八月納涼大歌舞伎 第三部 8/27千穐楽

  • お国と五平

夫が闇討ちに遭い、家臣の五平とともにあだ討ちに出てはや四年、いよいよ夫の仇と対峙して・・・というお話。これ、めちゃくちゃ面白かった!谷崎潤一郎の原作とのことだけど、たったひとつの場面で、3人の登場人物だけで、ほんの数十分のあいだに、男と女の深い濃い闇をぐぐっとむき出しにする会話の妙に圧倒された。
友之丞のキャラがすごい。江戸時代には「ストーカー」に類する単語はなかったのかな。恋焦がれた女の夫を卑怯な手段で殺し、あだ討ちで殺されるのは怖いからイヤだけど、好きな女の姿をひと目みたいがために、自分を殺すために旅する女の後をつけてまわるなんて、恋にどうしようもなく溺れた人間の究極の姿すぎる。彼がはなつあまりにも卑小な数々の泣き言に笑っちゃうんだけど、憎めない。あげくに自分という人間のいびつさを世の中のせいにする友之丞の言い分は、まさに現代の犯罪ファイルに登場しそうなリアリティだった。五平役の勘太郎さん(祝!勘九郎襲名決定!!)も、誠実な家臣でありつつ、男子の部分も隠せない、みたいなご愛嬌の部分をさらっと演じていてよかった。

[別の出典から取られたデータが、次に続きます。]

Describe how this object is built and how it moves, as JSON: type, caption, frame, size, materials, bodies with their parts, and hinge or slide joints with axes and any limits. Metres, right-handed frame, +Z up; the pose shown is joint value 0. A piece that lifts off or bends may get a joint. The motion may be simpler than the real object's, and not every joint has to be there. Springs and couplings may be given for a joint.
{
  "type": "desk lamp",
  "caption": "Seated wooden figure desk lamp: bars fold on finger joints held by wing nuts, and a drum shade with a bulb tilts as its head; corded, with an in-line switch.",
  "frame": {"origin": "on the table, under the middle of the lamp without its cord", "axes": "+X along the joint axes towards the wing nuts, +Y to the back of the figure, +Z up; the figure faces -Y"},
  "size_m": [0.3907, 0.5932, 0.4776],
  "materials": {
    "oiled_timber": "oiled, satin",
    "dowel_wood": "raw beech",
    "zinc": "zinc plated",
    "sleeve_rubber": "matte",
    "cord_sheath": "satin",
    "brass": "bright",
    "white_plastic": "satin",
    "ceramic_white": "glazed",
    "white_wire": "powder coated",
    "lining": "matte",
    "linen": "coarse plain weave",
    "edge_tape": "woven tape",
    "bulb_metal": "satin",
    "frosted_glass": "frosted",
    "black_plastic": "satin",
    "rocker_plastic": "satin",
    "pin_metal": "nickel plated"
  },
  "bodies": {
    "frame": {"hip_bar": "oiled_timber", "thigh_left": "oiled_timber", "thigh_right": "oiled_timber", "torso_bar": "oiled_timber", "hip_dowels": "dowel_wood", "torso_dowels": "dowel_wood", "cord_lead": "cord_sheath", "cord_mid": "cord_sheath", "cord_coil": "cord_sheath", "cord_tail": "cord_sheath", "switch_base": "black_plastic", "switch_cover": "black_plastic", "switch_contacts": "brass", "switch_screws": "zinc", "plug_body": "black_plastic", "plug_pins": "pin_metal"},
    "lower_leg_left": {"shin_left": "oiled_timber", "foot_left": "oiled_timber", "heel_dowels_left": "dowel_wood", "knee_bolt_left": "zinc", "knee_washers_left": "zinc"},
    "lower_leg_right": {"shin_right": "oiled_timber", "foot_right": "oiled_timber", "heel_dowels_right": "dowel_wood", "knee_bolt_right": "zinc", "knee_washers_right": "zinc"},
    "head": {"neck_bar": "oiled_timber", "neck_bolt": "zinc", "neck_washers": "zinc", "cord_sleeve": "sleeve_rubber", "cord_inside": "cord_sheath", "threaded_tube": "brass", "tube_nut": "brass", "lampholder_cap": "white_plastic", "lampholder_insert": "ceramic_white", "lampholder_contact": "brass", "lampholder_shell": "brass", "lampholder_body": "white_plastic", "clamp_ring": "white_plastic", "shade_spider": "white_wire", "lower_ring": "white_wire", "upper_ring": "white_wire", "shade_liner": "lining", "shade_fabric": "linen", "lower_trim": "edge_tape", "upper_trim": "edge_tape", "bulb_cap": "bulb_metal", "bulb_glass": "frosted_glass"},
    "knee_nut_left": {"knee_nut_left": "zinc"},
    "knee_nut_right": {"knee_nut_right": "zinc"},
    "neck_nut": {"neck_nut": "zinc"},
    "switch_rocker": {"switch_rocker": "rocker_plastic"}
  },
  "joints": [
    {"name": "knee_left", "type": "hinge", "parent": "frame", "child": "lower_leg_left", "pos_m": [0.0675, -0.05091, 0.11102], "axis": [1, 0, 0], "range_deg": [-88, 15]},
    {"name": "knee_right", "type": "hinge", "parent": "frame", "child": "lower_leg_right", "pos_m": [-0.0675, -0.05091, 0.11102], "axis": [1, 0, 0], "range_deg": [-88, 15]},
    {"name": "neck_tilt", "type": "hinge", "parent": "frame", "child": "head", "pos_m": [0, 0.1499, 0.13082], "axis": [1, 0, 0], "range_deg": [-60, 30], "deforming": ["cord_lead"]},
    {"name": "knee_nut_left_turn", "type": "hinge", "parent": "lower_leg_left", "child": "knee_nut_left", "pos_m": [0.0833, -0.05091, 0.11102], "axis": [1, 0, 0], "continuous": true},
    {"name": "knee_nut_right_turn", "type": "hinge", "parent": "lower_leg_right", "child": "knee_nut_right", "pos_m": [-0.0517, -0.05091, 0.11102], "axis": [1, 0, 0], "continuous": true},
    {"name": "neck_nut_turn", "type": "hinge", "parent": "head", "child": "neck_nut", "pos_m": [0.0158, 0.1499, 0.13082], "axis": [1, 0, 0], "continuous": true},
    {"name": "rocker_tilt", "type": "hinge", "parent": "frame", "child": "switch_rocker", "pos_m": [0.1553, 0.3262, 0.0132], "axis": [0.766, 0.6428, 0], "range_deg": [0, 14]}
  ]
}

なかむらかんざぶろうのスーパーイリューージョーーーン!!ああ、歌舞伎ってなんて面白いんだろう!歌舞伎役者って、観客を楽しませるためにこんなにも頑張ってくれるものなのか!と、あらためてつくづく思い知らされるエンターテイメントだった。

ひとつの演目の中でひとりの役者が何役も演じ分けるのはよくあることだけど、この演目はとにかく早変わりが命!姿を消して数秒後には別人格!花道の上でだって、くるりと回ったら別人に変身!中村屋・・・・恐ろしい子(白目)・・・。花道から退場したあとにすごい足音が聞こえて、「あ、走ってる走ってる」と客席が笑いさざめいたりするのもほほえましかった。それにしても着物の早変わりって、マジでどうやってるんだろう?舞台裏で、勘三郎さんから3メートルくらい離れたところで、こっそり見てみたい。

今の状態の歌舞伎座で納涼歌舞伎を見るのは今年が最後なのだと思うと、さびしい気持ち。さよなら公演のあいだ、歌舞伎座になるべく沢山通いたいなあと思った。